In July 2022, the UN and Turkey, which shares a border on the Black Sea with Russia and Ukraine, brokered an agreement between its neighbors known as the Black Sea Grain Initiative. In the deal, Russia agreed to permit the passage of Ukrainian ships through the Black Sea from three designated ports under the condition that departing vessels would be inspected for weapons and would travel on a specified route. Also, as part of the agreement, the UN required Ukraine to provide a significant amount of its newly released grain to lower-income countries. Finally, Russia benefited from the deal with an assurance that the UN would help it increase its Russian agricultural exports. The agreement’s effects were immediate, the blockade was lifted, and food prices worldwide dropped by 20%.

Until recently, the shipping route was operating as stipulated by the agreement. However, when the contract expired on July 17, 2023, Russia refused to renew the initiative and reinstated the blockade in full force. Russia threatened to consider any ship sailing to or from Ukraine as a ship bearing arms and liable to justified military attack.

Twitter screenshot
Twitter, July 20, 2023

Russia’s justification for discontinuing the initiative was based on the claim that the UN failed to assist Russia in increasing its grain and fertilizer exports, as per the agreement. Since 2022, the EU and other countries have implemented sanctions on Russia to weaken its economy. One of the most pressing sanctions is barring many Russian banks from SWIFT (Society for Worldwide Interbank Financial Telecommunications), a quick and easy banking transaction system upon which much of the global economy is based. Without SWIFT, many Russian banks are forced to process their transactions using older and slower methods, giving them a disadvantage on the economic world stage and partially debilitating the Russian economy. Russia is particularly upset that their agricultural bank, Rosselkhozbank, is not on this system, hindering their agricultural exports. While the UN has refused to put Rosselkhozbank on the SWIFT system, it has suggested that Russia form a subsidiary bank that can be on SWIFT. Russia refused, stating it would not re-enter the grain deal unless its conditions were met.
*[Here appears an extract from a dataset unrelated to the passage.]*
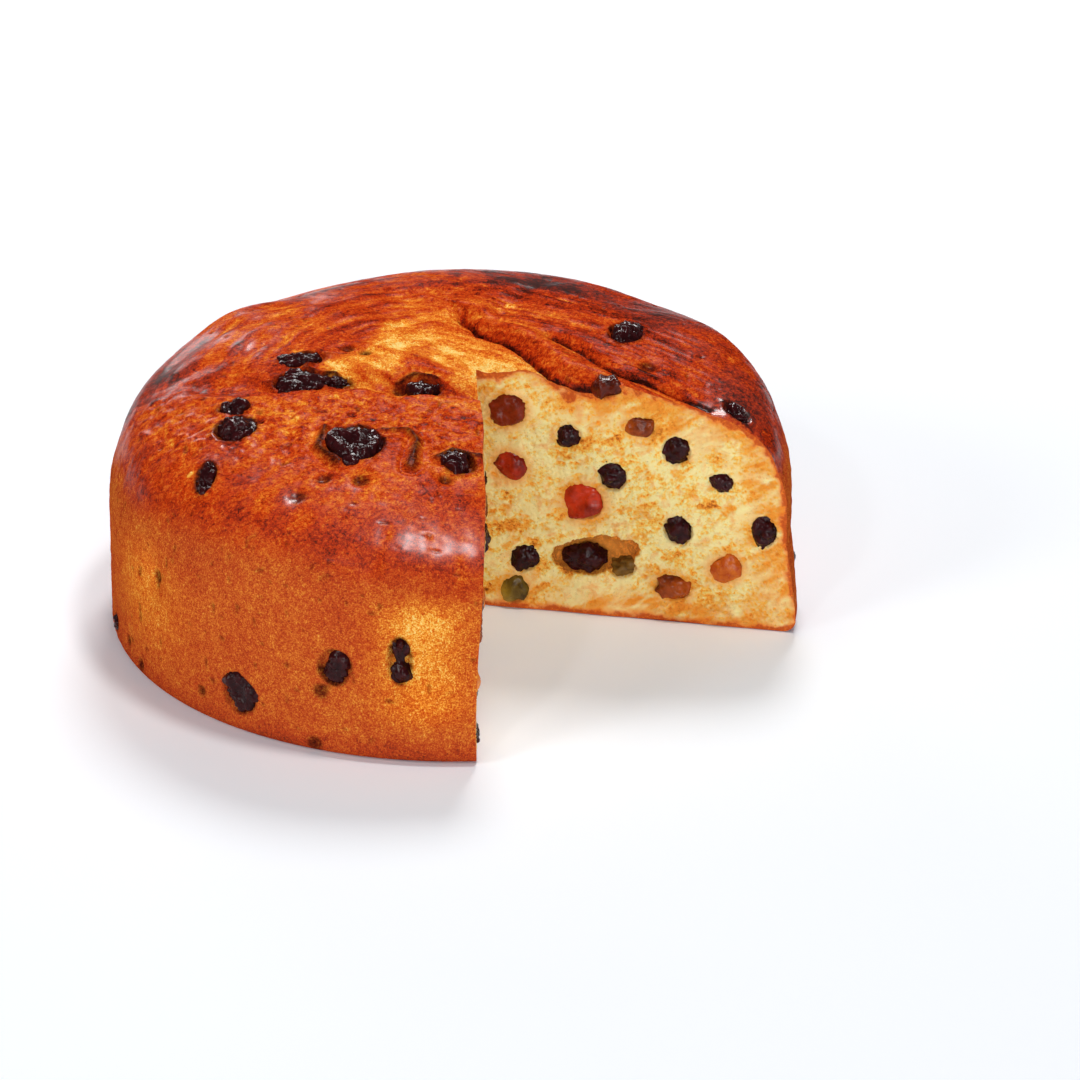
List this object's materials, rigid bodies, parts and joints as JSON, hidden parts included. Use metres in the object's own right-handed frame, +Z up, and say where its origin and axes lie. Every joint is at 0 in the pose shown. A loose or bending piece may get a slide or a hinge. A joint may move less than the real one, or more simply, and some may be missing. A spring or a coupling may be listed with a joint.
{
  "type": "panettone",
  "caption": "Low round sweet bread with a domed crust, raisins and candied fruit, and a wedge cut out that shows the yellow crumb.",
  "frame": {"origin": "middle of the base, on the surface that the loaf stands on", "axes": "+Z up through the crown; one cut face of the missing wedge looks along +X, and the wedge opens towards +X and -Y"},
  "size_m": [0.208, 0.2078, 0.0816],
  "materials": {
    "bread": "browned crust, dull on the side and glossy on the dome, with yellow crumb where cut",
    "raisin": "wrinkled near-black skin with a soft gloss",
    "golden_raisin": "wrinkled brown skin with a soft gloss",
    "candied_dark_red": "moist translucent dark red",
    "candied_red": "moist translucent red",
    "candied_orange": "moist translucent orange",
    "candied_amber": "moist translucent amber",
    "candied_green": "moist translucent olive green"
  },
  "bodies": {
    "root": {"loaf": "bread", "raisin_top_1": "raisin", "raisin_top_2": "raisin", "raisin_top_3": "raisin", "raisin_top_4": "raisin", "raisin_top_5": "raisin", "raisin_top_6": "raisin", "raisin_top_7": "raisin", "raisin_top_8": "raisin", "raisin_top_9": "raisin", "raisin_top_10": "raisin", "raisin_top_11": "raisin", "raisin_side_1": "raisin", "raisin_side_2": "raisin", "raisin_side_3": "raisin", "raisin_side_4": "raisin", "raisin_side_5": "raisin", "raisin_side_6": "raisin", "raisin_side_7": "raisin", "raisin_side_8": "raisin", "raisin_side_9": "raisin", "raisin_side_10": "raisin", "raisin_side_11": "raisin", "raisin_side_12": "raisin", "raisin_far_cut_1": "raisin", "raisin_far_cut_2": "raisin", "raisin_far_cut_3": "raisin", "raisin_far_cut_4": "raisin", "raisin_far_cut_5": "raisin", "golden_raisin_far_cut_1": "golden_raisin", "raisin_far_cut_6": "raisin", "raisin_far_cut_7": "raisin", "raisin_far_cut_8": "raisin", "candied_far_cut_1": "candied_dark_red", "candied_far_cut_2": "candied_red", "candied_far_cut_3": "candied_amber", "candied_far_cut_4": "candied_red", "candied_far_cut_5": "candied_green", "candied_far_cut_6": "candied_dark_red", "candied_far_cut_7": "candied_orange", "candied_far_cut_8": "candied_amber", "raisin_near_cut_1": "raisin", "raisin_near_cut_2": "raisin", "raisin_near_cut_3": "raisin", "raisin_near_cut_4": "raisin", "raisin_near_cut_5": "raisin", "raisin_near_cut_6": "raisin", "raisin_near_cut_7": "raisin", "raisin_near_cut_8": "raisin", "candied_near_cut_1": "candied_amber", "candied_near_cut_2": "candied_red", "candied_near_cut_3": "candied_orange", "candied_near_cut_4": "candied_orange", "candied_near_cut_5": "candied_amber", "candied_near_cut_6": "candied_amber", "candied_near_cut_7": "candied_red", "candied_near_cut_8": "candied_orange"}
  },
  "joints": []
}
The Impact on Food Security

As a result of the most recent blockade, Ukraine found other ways to export its goods. Alternative routes include shipping through the Adriatic and Baltic Seas. Still, because these routes require road or river transport, they are slower and more expensive. Supplies have been dramatically reduced, and grain prices significantly increased.

This renewed blockade is harming the global economy. Since it began, many countries, especially the United States and Europe, have seen spikes in wheat prices, with a 1.6% rise internationally in July alone. The countries hit hardest by the Russian blockade are African countries like Somalia, Ethiopia, Kenya, and South Sudan, all in great need of grain and fertilizer due to many years of drought and famine. Without Ukrainian exports, the countries’ peoples are at risk of starvation. Before the blockade, Ukraine supplied the World Food Program (WFP), which provides many lower-income countries with food, 80% of its grain. The U.S. Ambassador to the UN, Linda Thomas-Greenfield, called Russian actions an “act of cruelty.”

Since the end of the deal, Russia bombed grain storehouses in Odesa and Reni and destroyed many tons of grain. These bombings are another attack on Ukraine’s ability to export grain and hence on grain prices and supplies globally. These bombings also suggest that Russia is not only preventing Ukrainian grain export but destroying it at its source as well; diminishing availability of Ukrainian grain for the world, especially in Sub-Saharan Africa, will be dramatically felt.

Since the deal has expired, many African leaders have vocalized their concerns. Moussa Faki Mahamat, the African Union Commission Chair, remarked, “The grain deal must be extended for the benefit of all the peoples of the world, Africans in particular.” In addition, on July 27-28, 2023, at the second Russia-Africa Summit, only 17 heads of state were present. In contrast, the previous summit saw nearly triple that number attend. The refusal of so many heads of state to come to attend the Russian conference reflects the frustration of Africa with Russia. As grain prices rise and supply depletes, the African nations suffering from food shortages will become more vulnerable.

Here lies the importance of the Israeli Ams1 ship sailing up the Danube with American air support. In defiance of the Russian blockade, Israel’s Ams1 led the way for other ships sailing to the same place with the same intent: to bring Ukrainian grain to Africa. Egypt, for example, has been the primary beneficiary of Ams1 grain shipments.

The lesson goes well beyond the immediate and the locale. Western determination can and must ensure safe maritime travel and trade, especially regarding the basic human need for food security.